24.54 Probationary and permanent employees shall be eligible to request participation in the 10/12 or 11/12 pay plan.
24.55 The assignment of an eligible employee into the 10/12 or 11/12 pay plan and the yearly schedule shall be by mutual agreement of the appropriate administrator and the employee. Final approval by the President is required prior to employee participation in the 10/12 or 11/12 pay plan.
24.56 Withdrawal from participation in the 10/12 or 11/12 pay plan and return to a twelve (12) month annual work year may be requested by an employee in accordance with campus procedures. When operational needs require, the appropriate administrator may request an employee on the 10/12 or 11/12 work plan return to a twelve (12) month annual work year. In both instances, the employee and appropriate administrator shall attempt to reach mutual agreement regarding the request. In the absence of mutual agreement, the President shall make a final determination, provided that an employee be given at least twelve (12) months notice of his/her return to a twelve (12) month annual work year.

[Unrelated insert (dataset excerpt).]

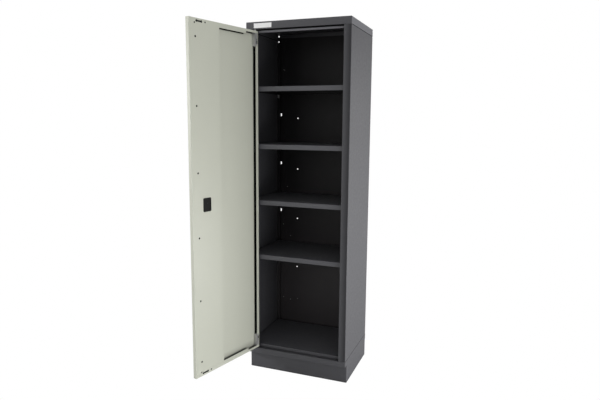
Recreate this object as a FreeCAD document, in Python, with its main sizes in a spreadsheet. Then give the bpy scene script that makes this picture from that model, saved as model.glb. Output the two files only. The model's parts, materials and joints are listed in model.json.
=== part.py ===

24.57 An employee participating in the 10/12 or 11/12 pay plan shall receive his/her (10-month or 11-month) annual salary in twelve (12) salary warrants and appropriate benefits on a twelve (12) month basis.
24.58 An employee moving from a twelve (12) month status to the 10/12 or 11/12 pay plan shall retain his/her salary anniversary date.
24.59 An employee on the 10/12 or 11/12 pay plan shall accrue sick leave, vacation, and seniority during the full twelve (12) month period.
24.60 Ten (10) months or eleven (11) months of service by an employee in the 10/12 or 11/12 pay plan shall constitute one (1) year of service for employment status matters, EPI and retirement.
24.61 Approval and denial of employee requests by the President as specified in provisions 24.47 through 24.53 shall not be subject to Article 9, Grievance Procedure.